Count every line that holds the string "saved", and report the number alone.

§ **Information given**

--

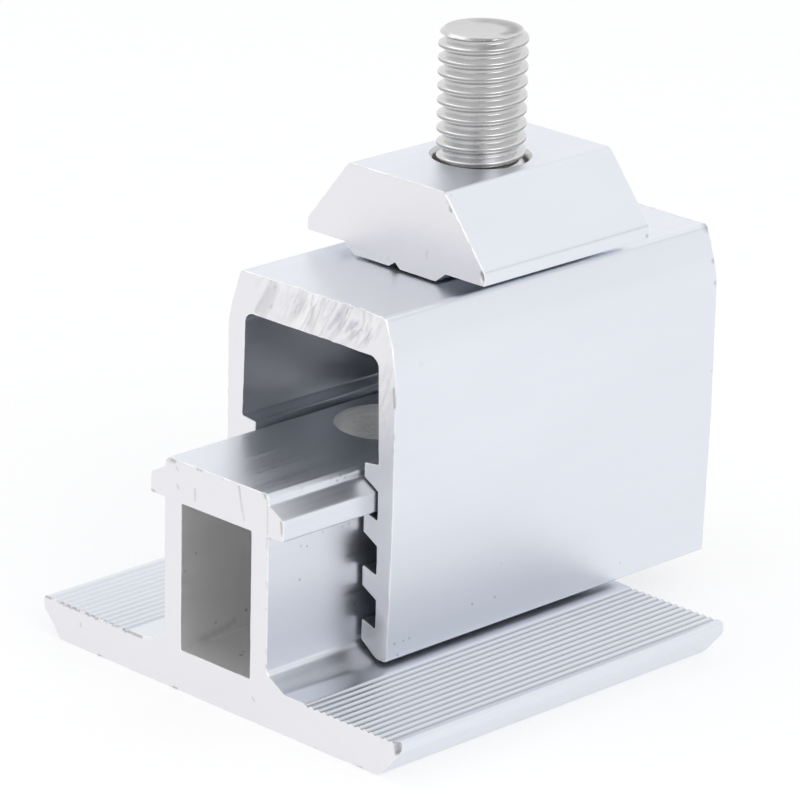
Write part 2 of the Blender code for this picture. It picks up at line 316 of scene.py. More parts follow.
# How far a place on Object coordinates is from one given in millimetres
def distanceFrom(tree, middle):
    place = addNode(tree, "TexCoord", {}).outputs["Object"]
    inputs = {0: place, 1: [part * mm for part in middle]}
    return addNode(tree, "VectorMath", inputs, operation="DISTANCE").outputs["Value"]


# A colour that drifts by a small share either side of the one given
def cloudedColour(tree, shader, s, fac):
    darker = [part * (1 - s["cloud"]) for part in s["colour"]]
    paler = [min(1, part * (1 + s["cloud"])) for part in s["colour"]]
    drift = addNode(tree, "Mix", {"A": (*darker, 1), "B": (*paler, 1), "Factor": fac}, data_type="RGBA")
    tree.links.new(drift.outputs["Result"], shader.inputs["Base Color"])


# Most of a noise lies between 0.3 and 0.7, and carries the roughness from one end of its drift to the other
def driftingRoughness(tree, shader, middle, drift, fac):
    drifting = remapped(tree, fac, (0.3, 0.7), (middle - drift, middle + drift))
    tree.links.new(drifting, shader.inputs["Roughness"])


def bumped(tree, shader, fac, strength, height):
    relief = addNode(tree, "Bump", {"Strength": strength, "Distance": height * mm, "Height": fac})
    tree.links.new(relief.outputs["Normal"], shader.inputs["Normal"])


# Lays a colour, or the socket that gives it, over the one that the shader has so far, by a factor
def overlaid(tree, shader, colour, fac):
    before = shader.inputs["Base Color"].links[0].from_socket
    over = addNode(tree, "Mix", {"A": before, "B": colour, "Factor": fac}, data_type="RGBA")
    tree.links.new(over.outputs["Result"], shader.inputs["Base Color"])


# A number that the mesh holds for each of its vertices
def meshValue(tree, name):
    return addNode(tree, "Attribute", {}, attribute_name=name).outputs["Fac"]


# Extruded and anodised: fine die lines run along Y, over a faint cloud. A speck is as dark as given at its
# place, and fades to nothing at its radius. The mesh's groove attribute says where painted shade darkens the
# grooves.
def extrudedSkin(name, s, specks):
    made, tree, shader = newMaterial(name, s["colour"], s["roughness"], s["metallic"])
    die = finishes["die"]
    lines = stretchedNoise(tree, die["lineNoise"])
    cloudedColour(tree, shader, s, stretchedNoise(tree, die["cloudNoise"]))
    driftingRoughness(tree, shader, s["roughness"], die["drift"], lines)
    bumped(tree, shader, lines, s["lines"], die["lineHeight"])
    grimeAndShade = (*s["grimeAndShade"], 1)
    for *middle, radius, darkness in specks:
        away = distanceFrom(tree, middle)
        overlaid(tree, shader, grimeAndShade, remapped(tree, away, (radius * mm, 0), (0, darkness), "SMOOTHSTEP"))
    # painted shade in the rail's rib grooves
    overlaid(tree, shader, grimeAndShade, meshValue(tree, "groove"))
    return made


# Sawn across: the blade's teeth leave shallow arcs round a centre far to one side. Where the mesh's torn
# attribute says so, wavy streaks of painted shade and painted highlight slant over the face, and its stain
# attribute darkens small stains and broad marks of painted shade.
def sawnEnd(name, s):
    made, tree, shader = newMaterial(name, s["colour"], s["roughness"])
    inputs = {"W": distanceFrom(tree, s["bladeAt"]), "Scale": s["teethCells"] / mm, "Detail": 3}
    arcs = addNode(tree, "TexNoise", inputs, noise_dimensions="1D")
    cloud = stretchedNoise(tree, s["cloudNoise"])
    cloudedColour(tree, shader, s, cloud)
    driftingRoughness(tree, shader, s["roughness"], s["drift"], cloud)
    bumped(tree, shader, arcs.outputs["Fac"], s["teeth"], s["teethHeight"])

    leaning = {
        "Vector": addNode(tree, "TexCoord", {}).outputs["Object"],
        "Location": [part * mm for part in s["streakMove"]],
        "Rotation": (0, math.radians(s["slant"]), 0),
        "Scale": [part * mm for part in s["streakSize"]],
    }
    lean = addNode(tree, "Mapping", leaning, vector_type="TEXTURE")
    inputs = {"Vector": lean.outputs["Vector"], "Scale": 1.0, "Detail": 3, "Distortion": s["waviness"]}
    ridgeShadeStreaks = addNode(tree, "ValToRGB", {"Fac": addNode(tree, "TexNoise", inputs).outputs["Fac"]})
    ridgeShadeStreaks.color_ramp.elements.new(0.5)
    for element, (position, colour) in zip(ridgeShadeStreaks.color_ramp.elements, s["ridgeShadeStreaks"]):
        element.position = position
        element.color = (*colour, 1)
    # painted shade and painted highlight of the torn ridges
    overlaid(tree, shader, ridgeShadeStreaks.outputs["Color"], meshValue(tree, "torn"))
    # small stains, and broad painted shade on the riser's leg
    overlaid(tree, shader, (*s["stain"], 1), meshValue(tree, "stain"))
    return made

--

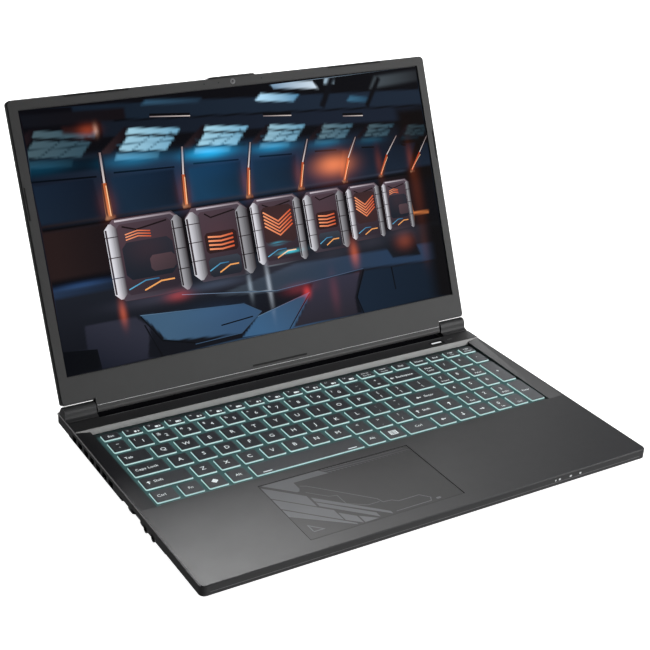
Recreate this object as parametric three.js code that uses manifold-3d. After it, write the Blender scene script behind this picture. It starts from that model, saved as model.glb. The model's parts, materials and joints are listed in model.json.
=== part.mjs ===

--

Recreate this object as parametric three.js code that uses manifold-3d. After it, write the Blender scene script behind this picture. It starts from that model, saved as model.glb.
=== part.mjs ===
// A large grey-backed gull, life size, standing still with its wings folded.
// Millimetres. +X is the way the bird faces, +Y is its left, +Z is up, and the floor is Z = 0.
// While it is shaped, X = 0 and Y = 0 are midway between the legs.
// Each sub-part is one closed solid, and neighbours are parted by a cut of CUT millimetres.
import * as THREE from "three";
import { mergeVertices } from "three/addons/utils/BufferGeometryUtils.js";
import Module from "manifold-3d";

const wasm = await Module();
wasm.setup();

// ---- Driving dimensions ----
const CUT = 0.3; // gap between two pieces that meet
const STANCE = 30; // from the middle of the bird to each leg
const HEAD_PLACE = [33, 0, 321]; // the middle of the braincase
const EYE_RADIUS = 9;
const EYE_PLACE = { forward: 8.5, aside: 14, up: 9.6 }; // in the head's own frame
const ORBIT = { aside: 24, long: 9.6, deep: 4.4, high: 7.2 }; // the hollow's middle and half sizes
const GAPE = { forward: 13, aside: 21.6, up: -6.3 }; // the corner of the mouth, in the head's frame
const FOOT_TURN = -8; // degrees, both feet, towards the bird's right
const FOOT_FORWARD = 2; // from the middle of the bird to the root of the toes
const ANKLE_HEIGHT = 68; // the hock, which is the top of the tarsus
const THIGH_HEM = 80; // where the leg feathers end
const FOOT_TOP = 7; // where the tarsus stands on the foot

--

§ **Solution below**
2